**INFORMATION SHOWN**
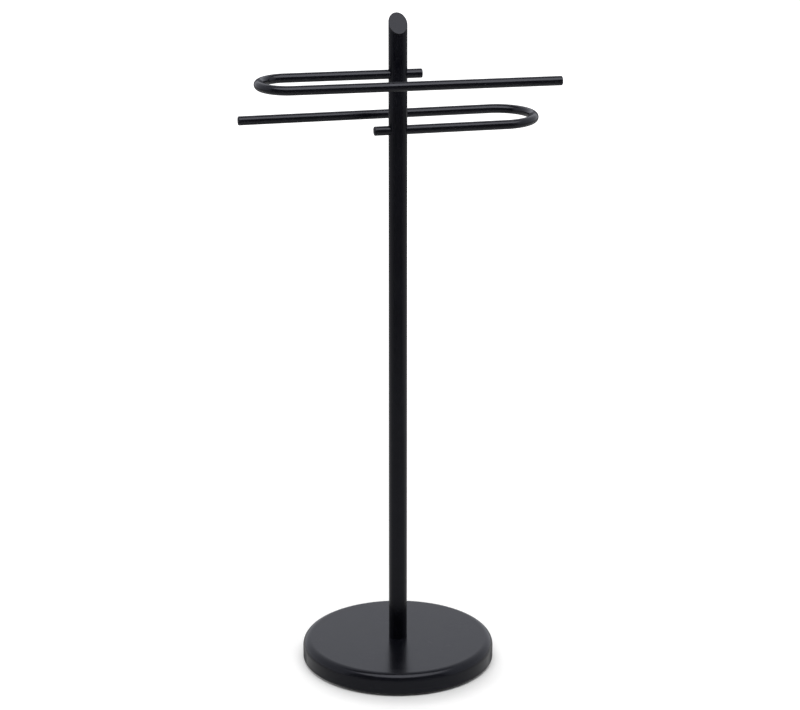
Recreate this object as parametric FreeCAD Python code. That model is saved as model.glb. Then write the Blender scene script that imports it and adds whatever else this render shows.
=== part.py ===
# Freestanding towel stand: weighted round base, slant-topped post and two
# U-shaped rails.  Millimetres, Z up.  The origin is on the floor, on the
# centre line of the post.  The slanted top faces -Y, the front of the stand.
import FreeCAD, Part
import math
import os

Vec = FreeCAD.Vector

# post
POST_OD = 25.4            # outside of the tube
POST_WALL = 1.5
POST_TOP_Z = 916.0        # middle of the slanted end, on the centre line
CUT_ANGLE = 45.0          # slope of the slanted end
CAP_THICKNESS = 2.0       # cap plate, measured square to the slope
CAP_PLUG_DEPTH = 6.0      # part of the cap that sits inside the tube
CAP_EDGE_ROUND = 0.6

# base
BASE_R = 135.0            # outside of the pressed cover
BASE_H = 31.5             # floor to top face
EDGE_R = 11.5             # large round on the top edge
COVER_SHEET = 1.2
COVER_LIFT = 3.0          # floor to the folded hem
HEM_WIDTH = 8.0           # hem folded in under the bottom plate
HEM_R = 1.8
PLATE_SHEET = 1.0
PLATE_HOLE_R = 18.0
SEAT_R = 40.0
SEAT_SHEET = 2.0
RING_SETBACK = 17.0       # outside of the base to the non-slip ring
RING_WIDTH = 20.0
RING_EDGE_ROUND = 0.6

# rails
ROD_D = 12.7
ROD_CHAMFER = 1.0
STUB_LENGTH = 32.8        # centre line of the post to the short end
UPPER_BELOW_TOP = 69.4    # middle of the slanted end to the upper rail
UPPER_BEND_R = 39.2
UPPER_BEND_X = 152.5      # centre line of the post to the start of the bend
UPPER_LONG_END = 206.1
UPPER_TURN = -1.15        # degrees off square, seen from above
LOWER_BELOW_UPPER = 76.6
LOWER_BEND_R = 49.3
LOWER_BEND_X = 151.0
LOWER_LONG_END = 201.2
LOWER_TURN = 1.15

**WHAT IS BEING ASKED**
Reproduce the material in full, with no word added or dropped.

**TASK SOLUTION**
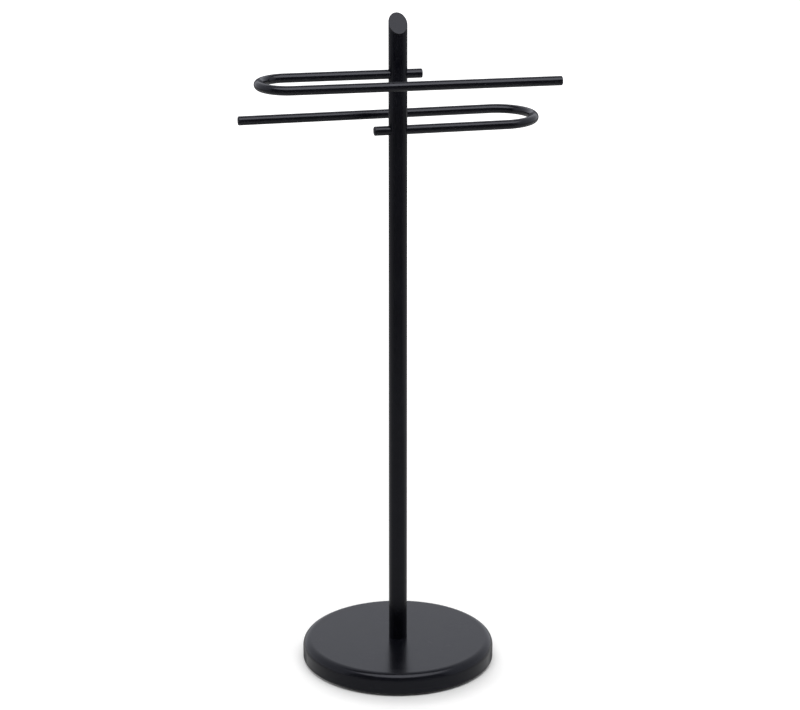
Recreate this object as parametric FreeCAD Python code. That model is saved as model.glb. Then write the Blender scene script that imports it and adds whatever else this render shows.
=== part.py ===
# Freestanding towel stand: weighted round base, slant-topped post and two
# U-shaped rails.  Millimetres, Z up.  The origin is on the floor, on the
# centre line of the post.  The slanted top faces -Y, the front of the stand.
import FreeCAD, Part
import math
import os

Vec = FreeCAD.Vector

# post
POST_OD = 25.4            # outside of the tube
POST_WALL = 1.5
POST_TOP_Z = 916.0        # middle of the slanted end, on the centre line
CUT_ANGLE = 45.0          # slope of the slanted end
CAP_THICKNESS = 2.0       # cap plate, measured square to the slope
CAP_PLUG_DEPTH = 6.0      # part of the cap that sits inside the tube
CAP_EDGE_ROUND = 0.6

# base
BASE_R = 135.0            # outside of the pressed cover
BASE_H = 31.5             # floor to top face
EDGE_R = 11.5             # large round on the top edge
COVER_SHEET = 1.2
COVER_LIFT = 3.0          # floor to the folded hem
HEM_WIDTH = 8.0           # hem folded in under the bottom plate
HEM_R = 1.8
PLATE_SHEET = 1.0
PLATE_HOLE_R = 18.0
SEAT_R = 40.0
SEAT_SHEET = 2.0
RING_SETBACK = 17.0       # outside of the base to the non-slip ring
RING_WIDTH = 20.0
RING_EDGE_ROUND = 0.6

# rails
ROD_D = 12.7
ROD_CHAMFER = 1.0
STUB_LENGTH = 32.8        # centre line of the post to the short end
UPPER_BELOW_TOP = 69.4    # middle of the slanted end to the upper rail
UPPER_BEND_R = 39.2
UPPER_BEND_X = 152.5      # centre line of the post to the start of the bend
UPPER_LONG_END = 206.1
UPPER_TURN = -1.15        # degrees off square, seen from above
LOWER_BELOW_UPPER = 76.6
LOWER_BEND_R = 49.3
LOWER_BEND_X = 151.0
LOWER_LONG_END = 201.2
LOWER_TURN = 1.15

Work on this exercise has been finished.